Wissing betonte, dass sich das Kabinett bereits vor neun Monaten darauf geeinigt habe, die Sektorenziele zu kippen. Dennoch habe der Bundestag noch nicht darüber abgestimmt. Das habe Konsequenzen, "und davor warne ich in aller Deutlichkeit".
Auf die Frage, warum er in seinem Ressort in den vergangenen zwei Jahren nicht mehr zur Senkung der CO2-Emissionen getan habe, erklärte der FDP-Mann, es habe sich bereits sehr viel getan - etwa im Schienenverkehr: Hier gebe es das "Deutschlandticket, die hohen Investitionen in die Bahn". Mit Blick auf den Automobilsektor, der für den allergrößten Teil der Emissionen verantwortlich ist, sagte Wissing: "Wir haben in Deutschland 45 Millionen Fahrzeuge mit Verbrennungsmotor. Und die Bürgerinnen und Bürger können sich ja nicht von einem Jahr aufs andere ein neues Auto kaufen. Außerdem sind die klimaneutralen Fahrzeuge gar nicht verfügbar." Daher seien hier kurzfristige Anpassungen "einfach nicht möglich".
Diskussion über Tempolimit als "Ablenkung"
Eine Maßnahme, die sofort die Emissionen senken würde und für das sich eine Mehrheit ausspricht, will der Minister jedoch weiterhin nicht angehen: ein Tempolimit. "Das ist keine Lösung, nicht ansatzweise", so Wissing. Um die Ziele für den Verkehrssektor einzuhalten, müssen 22 Millionen Tonnen CO2 eingespart werden. Nach Zahlen des Umweltbundesamtes würde ein Tempolimit rund sieben Millionen Tonnen Einsparungen bringen, und das binnen kürzester Zeit und ohne größere Investitionen.
Wissing lehnt die Idee dennoch ab: "Dann hätten sie die Situation, dass sie quasi den Rest nicht mit zwei Tagen Fahrverbot, sondern mit eineinhalb Tagen Fahrverbot erreichen müssen." Er sei "nicht mehr bereit, mit irgendwelchen Diskussionen über das Tempolimit die Bürgerinnen und Bürger davon abzulenken, wo die tatsächliche Problematik liegt, nämlich in der Sektorbetrachtung des Klimaschutzgesetzes".
Kritik von Experten
Experten halten die Androhung eines Fahrverbots indes für übertrieben und überflüssig. So widersprach das Umweltbundesamt deutlich. "Wir brauchen natürlich keine Fahrverbote", sagte der Chef der Behörde, Dirk Messner, dem Spiegel. "Solche Verbote werden auch nicht ernsthaft diskutiert und verängstigen die Menschen ohne Grund".

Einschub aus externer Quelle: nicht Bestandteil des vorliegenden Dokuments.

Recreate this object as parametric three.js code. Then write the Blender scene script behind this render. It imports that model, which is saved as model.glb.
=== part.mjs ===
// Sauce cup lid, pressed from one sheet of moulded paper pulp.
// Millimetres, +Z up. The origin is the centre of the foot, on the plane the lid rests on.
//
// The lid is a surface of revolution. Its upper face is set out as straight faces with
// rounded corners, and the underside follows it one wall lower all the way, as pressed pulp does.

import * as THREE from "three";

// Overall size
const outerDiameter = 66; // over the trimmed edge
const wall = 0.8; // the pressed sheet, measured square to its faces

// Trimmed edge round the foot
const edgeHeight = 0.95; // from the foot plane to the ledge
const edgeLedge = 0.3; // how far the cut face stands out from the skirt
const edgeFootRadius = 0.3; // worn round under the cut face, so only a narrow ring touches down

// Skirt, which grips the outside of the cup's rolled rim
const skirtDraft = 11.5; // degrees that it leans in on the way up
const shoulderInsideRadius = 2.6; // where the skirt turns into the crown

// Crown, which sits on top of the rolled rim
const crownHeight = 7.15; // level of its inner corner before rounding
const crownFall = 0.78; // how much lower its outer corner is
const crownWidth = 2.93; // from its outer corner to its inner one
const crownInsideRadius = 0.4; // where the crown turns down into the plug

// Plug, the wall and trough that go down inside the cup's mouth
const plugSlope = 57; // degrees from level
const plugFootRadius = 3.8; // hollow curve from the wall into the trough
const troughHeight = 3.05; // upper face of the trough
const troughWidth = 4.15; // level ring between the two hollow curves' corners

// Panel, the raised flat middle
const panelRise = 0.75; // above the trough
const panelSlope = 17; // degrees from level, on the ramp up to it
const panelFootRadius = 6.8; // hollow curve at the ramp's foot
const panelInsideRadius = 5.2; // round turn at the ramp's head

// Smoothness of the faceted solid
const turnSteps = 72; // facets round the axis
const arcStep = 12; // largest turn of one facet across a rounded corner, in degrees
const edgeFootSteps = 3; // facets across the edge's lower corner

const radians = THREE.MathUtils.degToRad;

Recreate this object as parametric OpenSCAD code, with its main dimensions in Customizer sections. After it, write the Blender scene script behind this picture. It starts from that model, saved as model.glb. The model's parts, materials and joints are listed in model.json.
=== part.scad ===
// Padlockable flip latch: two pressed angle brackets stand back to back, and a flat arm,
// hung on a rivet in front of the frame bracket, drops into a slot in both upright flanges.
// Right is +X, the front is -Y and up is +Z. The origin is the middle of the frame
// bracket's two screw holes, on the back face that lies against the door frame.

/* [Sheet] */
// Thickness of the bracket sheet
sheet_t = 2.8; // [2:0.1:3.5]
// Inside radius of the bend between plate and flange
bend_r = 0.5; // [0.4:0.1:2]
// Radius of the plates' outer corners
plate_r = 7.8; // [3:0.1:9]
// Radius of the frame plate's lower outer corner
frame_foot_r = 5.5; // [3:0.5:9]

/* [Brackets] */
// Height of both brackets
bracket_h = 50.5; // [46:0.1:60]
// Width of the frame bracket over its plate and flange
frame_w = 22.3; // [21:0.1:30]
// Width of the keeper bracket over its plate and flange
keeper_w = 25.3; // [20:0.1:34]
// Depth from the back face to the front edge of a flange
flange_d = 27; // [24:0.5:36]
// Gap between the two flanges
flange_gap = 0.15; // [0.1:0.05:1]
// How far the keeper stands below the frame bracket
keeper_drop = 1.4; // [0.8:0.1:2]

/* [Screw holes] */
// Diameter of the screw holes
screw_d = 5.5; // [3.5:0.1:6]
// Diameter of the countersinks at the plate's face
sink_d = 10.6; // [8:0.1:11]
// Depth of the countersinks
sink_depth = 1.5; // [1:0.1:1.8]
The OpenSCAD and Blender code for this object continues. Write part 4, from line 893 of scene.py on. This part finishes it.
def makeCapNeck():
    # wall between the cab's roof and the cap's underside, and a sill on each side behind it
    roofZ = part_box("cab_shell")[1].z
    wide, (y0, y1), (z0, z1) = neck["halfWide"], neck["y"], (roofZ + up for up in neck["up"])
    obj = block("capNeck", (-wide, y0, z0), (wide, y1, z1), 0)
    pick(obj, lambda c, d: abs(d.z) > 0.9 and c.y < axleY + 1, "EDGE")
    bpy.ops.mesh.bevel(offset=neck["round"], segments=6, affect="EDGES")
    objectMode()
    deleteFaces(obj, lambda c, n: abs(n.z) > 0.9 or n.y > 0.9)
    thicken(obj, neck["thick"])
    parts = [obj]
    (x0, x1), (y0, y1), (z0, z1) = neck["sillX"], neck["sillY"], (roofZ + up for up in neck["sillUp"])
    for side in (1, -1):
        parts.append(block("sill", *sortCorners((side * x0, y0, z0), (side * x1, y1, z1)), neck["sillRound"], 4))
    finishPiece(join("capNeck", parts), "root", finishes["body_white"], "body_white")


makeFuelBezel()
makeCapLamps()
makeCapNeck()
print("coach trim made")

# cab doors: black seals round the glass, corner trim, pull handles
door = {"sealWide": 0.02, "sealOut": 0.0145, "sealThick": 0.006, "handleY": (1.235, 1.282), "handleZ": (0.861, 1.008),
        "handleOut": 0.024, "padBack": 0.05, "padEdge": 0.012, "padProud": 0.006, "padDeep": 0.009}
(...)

Die Bundesregierung müsse zwar in der Tat schnell handeln, damit der Verkehrssektor die Klimaziele einhalte, sagte Messner weiter. "Das bedeutet aber nicht automatisch, dass plötzlich Fahrverbote drohen, wenn wir Klimaschutz im Verkehrssektor ernst nehmen."
Das Interview mit Wissing für die tagesthemen am Freitag wurde am frühen Abend aufgezeichnet und wird im Fernsehen leicht gekürzt ausgestrahlt.